● What is expected: Return all lines from the listing below in which the string "append" occurs.

>> BEGIN

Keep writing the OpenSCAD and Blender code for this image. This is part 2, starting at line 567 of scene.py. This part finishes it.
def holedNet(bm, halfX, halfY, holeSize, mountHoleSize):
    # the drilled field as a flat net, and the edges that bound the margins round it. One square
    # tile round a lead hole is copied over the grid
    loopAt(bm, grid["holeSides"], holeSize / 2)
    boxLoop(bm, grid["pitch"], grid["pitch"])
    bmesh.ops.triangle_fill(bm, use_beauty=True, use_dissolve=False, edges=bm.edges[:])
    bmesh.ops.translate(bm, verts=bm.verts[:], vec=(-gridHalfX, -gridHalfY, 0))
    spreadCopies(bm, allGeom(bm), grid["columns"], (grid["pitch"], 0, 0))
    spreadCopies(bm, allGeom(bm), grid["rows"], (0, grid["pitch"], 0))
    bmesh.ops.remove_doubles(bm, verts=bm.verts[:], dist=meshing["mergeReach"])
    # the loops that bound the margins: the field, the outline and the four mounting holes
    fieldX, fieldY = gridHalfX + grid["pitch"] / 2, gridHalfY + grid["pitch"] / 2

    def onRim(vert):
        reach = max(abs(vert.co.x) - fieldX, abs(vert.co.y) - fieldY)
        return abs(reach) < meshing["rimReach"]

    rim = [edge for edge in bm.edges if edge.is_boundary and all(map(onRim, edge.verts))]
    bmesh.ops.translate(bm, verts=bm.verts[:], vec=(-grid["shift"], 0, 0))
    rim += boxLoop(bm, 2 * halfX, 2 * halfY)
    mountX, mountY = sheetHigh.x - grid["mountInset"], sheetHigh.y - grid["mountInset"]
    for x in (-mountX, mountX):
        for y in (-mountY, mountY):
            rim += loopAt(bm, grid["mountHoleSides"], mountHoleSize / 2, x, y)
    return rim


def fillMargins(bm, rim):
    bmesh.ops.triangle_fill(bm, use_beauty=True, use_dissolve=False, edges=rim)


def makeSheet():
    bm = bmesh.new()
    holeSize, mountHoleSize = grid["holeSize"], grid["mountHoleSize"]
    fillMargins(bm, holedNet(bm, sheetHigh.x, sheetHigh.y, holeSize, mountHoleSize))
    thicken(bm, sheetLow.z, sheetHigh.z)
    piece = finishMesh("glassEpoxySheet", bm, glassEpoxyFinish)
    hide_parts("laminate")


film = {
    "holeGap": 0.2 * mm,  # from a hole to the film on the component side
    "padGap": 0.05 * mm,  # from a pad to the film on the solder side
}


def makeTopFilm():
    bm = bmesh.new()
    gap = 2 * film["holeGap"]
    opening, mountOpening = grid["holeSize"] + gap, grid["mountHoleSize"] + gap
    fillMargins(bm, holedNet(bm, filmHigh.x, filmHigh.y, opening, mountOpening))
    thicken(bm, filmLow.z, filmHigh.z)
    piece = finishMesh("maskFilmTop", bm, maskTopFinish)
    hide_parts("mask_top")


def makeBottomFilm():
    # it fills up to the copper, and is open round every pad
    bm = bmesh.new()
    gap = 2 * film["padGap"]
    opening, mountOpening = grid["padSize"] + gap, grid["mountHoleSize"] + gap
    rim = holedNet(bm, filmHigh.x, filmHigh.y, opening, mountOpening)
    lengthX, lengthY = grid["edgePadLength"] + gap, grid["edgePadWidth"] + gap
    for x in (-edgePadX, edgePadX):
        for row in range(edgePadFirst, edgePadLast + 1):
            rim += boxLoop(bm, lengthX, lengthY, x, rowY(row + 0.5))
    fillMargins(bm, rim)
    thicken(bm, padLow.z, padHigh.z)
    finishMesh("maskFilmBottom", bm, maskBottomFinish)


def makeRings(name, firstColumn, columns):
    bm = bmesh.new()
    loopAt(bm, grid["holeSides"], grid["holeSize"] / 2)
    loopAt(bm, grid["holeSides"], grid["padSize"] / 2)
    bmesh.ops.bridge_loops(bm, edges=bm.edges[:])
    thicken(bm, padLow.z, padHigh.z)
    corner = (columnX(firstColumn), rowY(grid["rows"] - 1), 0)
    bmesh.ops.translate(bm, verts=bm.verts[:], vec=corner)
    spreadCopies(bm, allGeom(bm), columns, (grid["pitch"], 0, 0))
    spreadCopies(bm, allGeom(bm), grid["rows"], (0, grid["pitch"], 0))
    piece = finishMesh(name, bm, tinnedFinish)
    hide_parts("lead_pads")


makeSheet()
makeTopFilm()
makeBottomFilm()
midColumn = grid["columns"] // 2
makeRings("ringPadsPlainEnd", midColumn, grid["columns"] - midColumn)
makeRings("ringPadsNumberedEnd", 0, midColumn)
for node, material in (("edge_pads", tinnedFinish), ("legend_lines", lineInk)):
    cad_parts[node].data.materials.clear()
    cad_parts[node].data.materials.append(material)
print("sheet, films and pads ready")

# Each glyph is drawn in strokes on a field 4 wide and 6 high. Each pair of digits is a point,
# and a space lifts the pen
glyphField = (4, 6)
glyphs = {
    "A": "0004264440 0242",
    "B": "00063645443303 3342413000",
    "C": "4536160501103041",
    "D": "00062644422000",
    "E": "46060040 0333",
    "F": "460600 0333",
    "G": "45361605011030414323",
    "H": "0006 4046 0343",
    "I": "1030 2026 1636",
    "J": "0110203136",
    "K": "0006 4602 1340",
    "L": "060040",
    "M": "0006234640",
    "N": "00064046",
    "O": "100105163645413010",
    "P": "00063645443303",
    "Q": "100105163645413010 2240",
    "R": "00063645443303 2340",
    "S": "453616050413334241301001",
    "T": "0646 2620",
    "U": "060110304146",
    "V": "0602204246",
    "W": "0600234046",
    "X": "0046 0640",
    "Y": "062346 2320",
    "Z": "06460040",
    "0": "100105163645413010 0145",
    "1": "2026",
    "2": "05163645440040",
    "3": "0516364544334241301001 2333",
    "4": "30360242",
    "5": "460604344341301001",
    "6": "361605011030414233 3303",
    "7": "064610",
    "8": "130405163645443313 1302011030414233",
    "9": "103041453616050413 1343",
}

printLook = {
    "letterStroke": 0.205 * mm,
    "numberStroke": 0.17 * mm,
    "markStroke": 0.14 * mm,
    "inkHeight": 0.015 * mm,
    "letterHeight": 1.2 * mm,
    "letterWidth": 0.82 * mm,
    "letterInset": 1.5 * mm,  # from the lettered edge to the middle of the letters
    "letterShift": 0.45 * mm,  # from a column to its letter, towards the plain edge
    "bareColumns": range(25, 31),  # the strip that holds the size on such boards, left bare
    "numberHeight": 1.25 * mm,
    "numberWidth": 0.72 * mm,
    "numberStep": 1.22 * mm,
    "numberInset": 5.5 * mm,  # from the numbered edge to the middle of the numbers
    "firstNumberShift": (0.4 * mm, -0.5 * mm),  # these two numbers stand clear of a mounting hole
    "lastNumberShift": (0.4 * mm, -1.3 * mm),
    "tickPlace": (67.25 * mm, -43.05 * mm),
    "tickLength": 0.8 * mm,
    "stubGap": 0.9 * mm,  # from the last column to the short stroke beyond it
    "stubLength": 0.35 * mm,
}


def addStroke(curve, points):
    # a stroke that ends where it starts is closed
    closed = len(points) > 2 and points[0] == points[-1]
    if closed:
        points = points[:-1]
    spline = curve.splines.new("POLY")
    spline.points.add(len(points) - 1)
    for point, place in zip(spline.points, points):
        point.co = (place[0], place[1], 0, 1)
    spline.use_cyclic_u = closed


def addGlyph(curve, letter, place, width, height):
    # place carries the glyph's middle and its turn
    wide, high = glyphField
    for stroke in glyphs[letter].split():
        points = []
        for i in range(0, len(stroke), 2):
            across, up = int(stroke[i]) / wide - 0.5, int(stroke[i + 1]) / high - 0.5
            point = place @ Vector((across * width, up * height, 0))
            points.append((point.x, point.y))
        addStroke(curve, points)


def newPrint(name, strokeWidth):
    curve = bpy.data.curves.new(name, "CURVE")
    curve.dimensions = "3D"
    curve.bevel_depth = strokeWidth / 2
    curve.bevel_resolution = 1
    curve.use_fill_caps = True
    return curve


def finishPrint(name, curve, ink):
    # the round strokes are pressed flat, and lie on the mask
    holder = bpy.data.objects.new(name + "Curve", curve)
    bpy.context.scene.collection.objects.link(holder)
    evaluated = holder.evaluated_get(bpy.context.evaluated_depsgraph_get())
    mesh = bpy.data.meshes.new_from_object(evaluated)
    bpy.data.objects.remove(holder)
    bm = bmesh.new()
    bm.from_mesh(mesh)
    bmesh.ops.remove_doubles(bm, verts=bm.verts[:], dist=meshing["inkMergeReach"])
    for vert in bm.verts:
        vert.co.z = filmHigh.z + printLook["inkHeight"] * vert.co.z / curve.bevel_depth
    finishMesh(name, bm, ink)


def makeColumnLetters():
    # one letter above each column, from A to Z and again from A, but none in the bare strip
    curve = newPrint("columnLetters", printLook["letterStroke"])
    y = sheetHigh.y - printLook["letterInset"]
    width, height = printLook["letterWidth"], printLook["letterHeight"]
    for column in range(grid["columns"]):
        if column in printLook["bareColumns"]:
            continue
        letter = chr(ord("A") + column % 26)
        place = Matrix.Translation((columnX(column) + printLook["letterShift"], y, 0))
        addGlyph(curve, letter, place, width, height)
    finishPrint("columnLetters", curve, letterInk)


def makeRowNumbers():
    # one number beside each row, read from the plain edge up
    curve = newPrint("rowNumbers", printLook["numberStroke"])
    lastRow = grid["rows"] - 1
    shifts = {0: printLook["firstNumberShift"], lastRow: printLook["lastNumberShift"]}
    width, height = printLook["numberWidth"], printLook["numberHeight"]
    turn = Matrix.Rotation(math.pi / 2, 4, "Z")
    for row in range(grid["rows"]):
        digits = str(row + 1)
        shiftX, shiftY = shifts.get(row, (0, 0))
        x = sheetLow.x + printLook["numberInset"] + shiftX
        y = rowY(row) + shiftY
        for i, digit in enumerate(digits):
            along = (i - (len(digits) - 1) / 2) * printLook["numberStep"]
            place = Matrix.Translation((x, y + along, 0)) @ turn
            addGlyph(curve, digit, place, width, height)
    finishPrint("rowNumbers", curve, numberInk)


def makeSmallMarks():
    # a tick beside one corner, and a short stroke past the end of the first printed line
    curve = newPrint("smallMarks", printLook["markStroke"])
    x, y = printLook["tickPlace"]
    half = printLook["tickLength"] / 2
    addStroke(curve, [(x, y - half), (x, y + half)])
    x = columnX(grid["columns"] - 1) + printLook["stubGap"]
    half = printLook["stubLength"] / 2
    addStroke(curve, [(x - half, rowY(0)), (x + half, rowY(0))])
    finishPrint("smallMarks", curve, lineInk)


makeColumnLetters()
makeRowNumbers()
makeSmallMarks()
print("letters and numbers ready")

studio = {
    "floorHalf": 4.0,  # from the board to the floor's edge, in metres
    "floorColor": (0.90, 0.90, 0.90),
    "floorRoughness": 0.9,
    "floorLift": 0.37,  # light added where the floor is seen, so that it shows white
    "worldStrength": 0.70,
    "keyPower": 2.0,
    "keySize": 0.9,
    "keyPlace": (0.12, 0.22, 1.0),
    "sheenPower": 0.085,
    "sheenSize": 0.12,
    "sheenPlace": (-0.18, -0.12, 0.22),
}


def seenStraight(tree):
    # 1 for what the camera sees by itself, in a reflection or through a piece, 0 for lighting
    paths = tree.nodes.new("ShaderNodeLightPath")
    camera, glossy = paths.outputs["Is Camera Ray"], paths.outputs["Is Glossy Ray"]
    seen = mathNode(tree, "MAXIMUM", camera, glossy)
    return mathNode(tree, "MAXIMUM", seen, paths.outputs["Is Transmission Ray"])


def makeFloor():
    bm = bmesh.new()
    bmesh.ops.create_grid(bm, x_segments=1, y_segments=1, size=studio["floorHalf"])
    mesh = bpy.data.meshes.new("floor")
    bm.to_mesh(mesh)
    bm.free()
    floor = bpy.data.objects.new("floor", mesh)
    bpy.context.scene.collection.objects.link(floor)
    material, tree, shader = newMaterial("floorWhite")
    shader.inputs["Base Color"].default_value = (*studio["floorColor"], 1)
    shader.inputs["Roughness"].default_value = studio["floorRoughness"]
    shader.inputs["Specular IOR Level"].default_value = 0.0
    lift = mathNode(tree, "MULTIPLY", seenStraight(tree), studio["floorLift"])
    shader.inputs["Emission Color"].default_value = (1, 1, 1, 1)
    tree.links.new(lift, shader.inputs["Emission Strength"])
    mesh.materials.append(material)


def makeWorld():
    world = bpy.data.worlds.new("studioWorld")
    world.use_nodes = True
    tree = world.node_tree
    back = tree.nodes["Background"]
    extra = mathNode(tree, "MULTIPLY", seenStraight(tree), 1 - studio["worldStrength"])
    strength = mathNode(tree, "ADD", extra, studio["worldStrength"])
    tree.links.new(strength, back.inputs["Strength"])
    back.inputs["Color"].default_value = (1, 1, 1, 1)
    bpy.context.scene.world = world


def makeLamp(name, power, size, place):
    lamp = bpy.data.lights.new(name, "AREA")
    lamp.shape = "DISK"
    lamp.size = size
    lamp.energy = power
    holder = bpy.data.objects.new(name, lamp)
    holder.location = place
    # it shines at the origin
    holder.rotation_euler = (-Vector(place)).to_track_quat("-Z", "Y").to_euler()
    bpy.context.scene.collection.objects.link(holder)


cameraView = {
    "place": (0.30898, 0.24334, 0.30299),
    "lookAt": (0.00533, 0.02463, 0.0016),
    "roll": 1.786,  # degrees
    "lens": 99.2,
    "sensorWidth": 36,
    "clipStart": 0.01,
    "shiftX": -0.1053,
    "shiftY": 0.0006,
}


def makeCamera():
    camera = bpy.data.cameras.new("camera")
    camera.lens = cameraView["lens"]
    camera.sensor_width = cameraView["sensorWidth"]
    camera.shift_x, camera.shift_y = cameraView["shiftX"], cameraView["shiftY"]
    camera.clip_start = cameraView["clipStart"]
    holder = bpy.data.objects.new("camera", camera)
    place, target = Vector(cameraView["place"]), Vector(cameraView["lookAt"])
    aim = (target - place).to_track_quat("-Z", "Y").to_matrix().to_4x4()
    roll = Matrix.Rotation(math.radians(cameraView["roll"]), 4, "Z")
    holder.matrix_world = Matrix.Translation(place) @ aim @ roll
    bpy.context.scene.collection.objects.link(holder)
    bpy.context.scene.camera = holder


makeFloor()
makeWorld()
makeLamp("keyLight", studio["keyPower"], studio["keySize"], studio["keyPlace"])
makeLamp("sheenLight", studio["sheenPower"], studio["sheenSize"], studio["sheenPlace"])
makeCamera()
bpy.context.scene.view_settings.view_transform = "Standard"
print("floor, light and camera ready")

>> END

● Task result:
    cad_parts[node].data.materials.append(material)
            points.append((point.x, point.y))
    mesh.materials.append(material)